Ode to the Mellotron

Mellotrons. I miss ’em.

Anyone familiar with the denser forms of rock music circa 1971 knows Mellotrons, by sound if not by name. Before synthesizers could produce sounds besides simple, generated, electronic tones, before digital sampling became widespread, there was the Mellotron.

I guess you could consider the Mellotron a sort of proto-sampling, but it was very much analog in nature. Mellotrons consisted of an array of audio tape loops that captured real sounds at various pitches, performed with a keyboard. Depressing a key worked a lot like pressing a piano key, activating a mechanism that would play a note. Rather than a hammer tapping a tuned string, however, a Mellotron key pressed a cassette play head to the corresponding strip of audio tape, playing back a recording.

Needless to say, this made for an incredibly cumbersome and difficult device. (The Wikipedia page gives an almost hilarious rundown of just how terrible these things were to rely on for a living.) Anyone who remembers cassette tapes remembers how easily the sound could warp, distort, or even demagnetize; now imagine trying to incorporate that entropic sensation into a live performance. Mellotrons quickly became infamous for their unreliability and the amount of maintenance they required for touring bands. But, back in the ’60s and ’70s, they were the absolute best way to add an orchestral richness to small ensemble (e.g. rock band) sound. Or choirs! Or any number of other effects!

Any number of symphonic, psychedelic, and prog acts incorporated Mellotrons into their mix anyway, from the Moody Blues to Uriah Heep. For my money, though, the master of the form was probably Tony Banks of Genesis, who made the Mellotron a staple of his tool set beginning with the band’s first “real” album, Trespass. The shuddering, tremulous effect of the “strings” in songs like “White Mountain” give the album the effect of having been pulled from a decaying master tape, but in fact the distortion came from the Mellotron itself.

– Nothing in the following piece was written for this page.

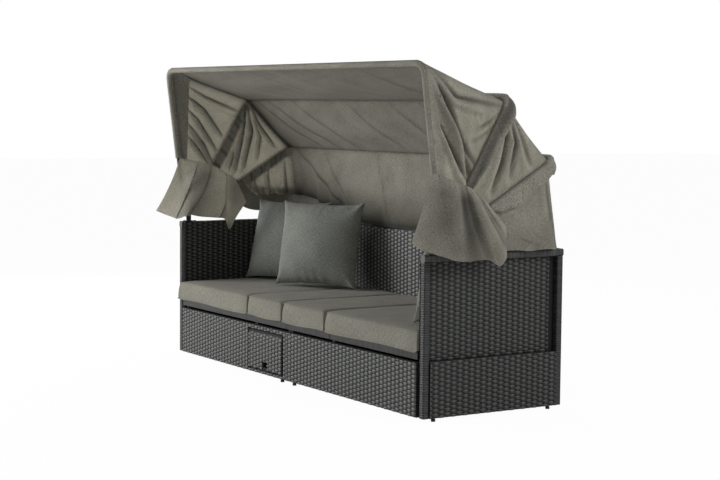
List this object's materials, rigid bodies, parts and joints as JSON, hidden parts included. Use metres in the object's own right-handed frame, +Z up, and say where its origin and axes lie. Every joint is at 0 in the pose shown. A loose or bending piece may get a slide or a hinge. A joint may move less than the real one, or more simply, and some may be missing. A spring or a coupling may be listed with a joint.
{
  "type": "outdoor daybed with canopy",
  "caption": "Woven outdoor daybed with lidded storage bases, a front flap, seat cushions, loose pillows and a fabric canopy on folding bows.",
  "frame": {"origin": "middle of the ground under the outline of the daybed, skirts included", "axes": "+X along the seat to its right-hand arm seen from the front, +Y from the front to the back, +Z up"},
  "size_m": [2.3776, 0.8056, 1.448],
  "materials": {
    "woven_strand": "flat woven strand, charcoal, satin",
    "zinc_steel": "bright zinc plate",
    "frame_aluminium": "mill finish",
    "foot_plastic": "matt black",
    "seat_fabric": "plain weave, warm grey",
    "pillow_fabric": "plain weave, cool grey",
    "coated_steel": "charcoal powder coat",
    "canopy_fabric": "plain weave, warm grey"
  },
  "bodies": {
    "daybed": {"left_arm_front_post": "woven_strand", "left_arm_rear_post": "woven_strand", "left_arm_top_rail": "woven_strand", "left_arm_apron": "woven_strand", "left_arm_panel": "woven_strand", "right_arm_front_post": "woven_strand", "right_arm_rear_post": "woven_strand", "right_arm_top_rail": "woven_strand", "right_arm_apron": "woven_strand", "right_arm_panel": "woven_strand", "left_back_panel": "woven_strand", "right_back_panel": "woven_strand", "left_front_panel": "woven_strand", "right_front_panel": "woven_strand", "flap_hinge_rod": "zinc_steel", "flap_stop": "frame_aluminium", "left_inner_wall": "frame_aluminium", "right_inner_wall": "frame_aluminium", "front_module_bolt": "zinc_steel", "rear_module_bolt": "zinc_steel", "left_middle_bearer": "frame_aluminium", "left_outer_bearer": "frame_aluminium", "right_middle_bearer": "frame_aluminium", "right_outer_bearer": "frame_aluminium", "left_outer_lid": "woven_strand", "left_inner_lid": "woven_strand", "right_inner_lid": "woven_strand", "right_outer_lid": "woven_strand", "left_front_outer_foot": "foot_plastic", "left_rear_outer_foot": "foot_plastic", "left_front_inner_foot": "foot_plastic", "left_rear_inner_foot": "foot_plastic", "right_front_outer_foot": "foot_plastic", "right_rear_outer_foot": "foot_plastic", "right_front_inner_foot": "foot_plastic", "right_rear_inner_foot": "foot_plastic", "left_outer_cushion": "seat_fabric", "left_inner_cushion": "seat_fabric", "right_inner_cushion": "seat_fabric", "right_outer_cushion": "seat_fabric", "left_rear_pillow": "pillow_fabric", "left_front_pillow": "pillow_fabric", "right_arm_pillow": "pillow_fabric", "left_pivot_bracket": "coated_steel", "right_pivot_bracket": "coated_steel", "left_pivot_bolt": "zinc_steel", "right_pivot_bolt": "zinc_steel", "rear_hem_batten": "coated_steel"},
    "flap": {"flap": "woven_strand"},
    "rear_bow": {"rear_bow": "coated_steel", "rear_sleeve": "canopy_fabric", "rear_canopy_panel": "canopy_fabric"},
    "middle_bow": {"middle_bow": "coated_steel", "middle_sleeve": "canopy_fabric", "middle_canopy_panel": "canopy_fabric"},
    "front_bow": {"front_bow": "coated_steel", "front_sleeve": "canopy_fabric", "front_canopy_panel": "canopy_fabric", "left_skirt": "canopy_fabric", "right_skirt": "canopy_fabric"}
  },
  "joints": [
    {"name": "flap_hinge", "type": "hinge", "parent": "daybed", "child": "flap", "pos_m": [0, -0.29124, 0.204], "axis": [-1, 0, 0], "range_deg": [0, 95]},
    {"name": "rear_bow_fold", "type": "hinge", "parent": "daybed", "child": "rear_bow", "pos_m": [0, -0.25223, 0.705], "axis": [-1, 0, 0], "range_deg": [0, 19.8], "deforming": ["rear_canopy_panel"]},
    {"name": "middle_bow_fold", "type": "hinge", "parent": "rear_bow", "child": "middle_bow", "pos_m": [0, -0.25223, 0.705], "axis": [-1, 0, 0], "range_deg": [0, 26.2], "deforming": ["middle_canopy_panel"]},
    {"name": "front_bow_fold", "type": "hinge", "parent": "middle_bow", "child": "front_bow", "pos_m": [0, -0.25223, 0.705], "axis": [-1, 0, 0], "range_deg": [0, 33.8], "deforming": ["front_canopy_panel", "left_skirt", "right_skirt"]}
  ],
  "couplings": [
    {"joint": "rear_bow_fold", "follows": "front_bow_fold", "ratio": 0.5856},
    {"joint": "middle_bow_fold", "follows": "front_bow_fold", "ratio": 0.7749}
  ]
}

“Watcher of the Skies” above, however, might be the instrument’s shining moment of glory; the first minute and a half of the song is a Mellotron solo. It eventually gives way to Hammond organ once the rhythm section folds into the sound, but it’s kind of impressive that a song (actually, an entire album — “Watcher of the Skies” is the lead track of 1972’s Foxtrot) begins with nothing but prerecorded strings played live. Genesis’ ambitious live shows were infamous for the fact that none of them ever went off without a hitch, and I have to imagine their reliance on Mellotrons played a part in that.

With the closing section here of “The Cinema Show,” recorded in 1976, you can see (or hear?) the writing on the wall for the Mellotron. Banks uses it to lay down a wall  of choral sound, but the lead instrument in this passage is a synthesizer. A few years later, Rolands, Fairlights, and Vocoders hit the scene and Mellotrons vanished nary a goodbye; with 1980’s Duke, Banks switched entirely to synthesizers. A big part of Duke‘s new, modern sound had to do with the production processes involved — this was around the time Phil Collins began experimenting with drum machines and gated reverb — but Bank’s abandonment of ’70s analog devices like Mellotrons and organs had a lot to do with it as well.

Mellotrons haven’t totally vanished today; sometimes someone will drag one out of storage for novelty. It’s charming, but totally inessential. Like filming a movie on a hand-cranked camera, it’s something you do to make a statement. Everything a Mellotron could do, a synthesizer can do better. Maybe not as warmly or distinctly. However, synths are far more reliable. There’s something to be said for keeping the old ways alive, but you can hardly blame professional musicians for not wanting to hang their fortunes on a device that may or may not work on any given day.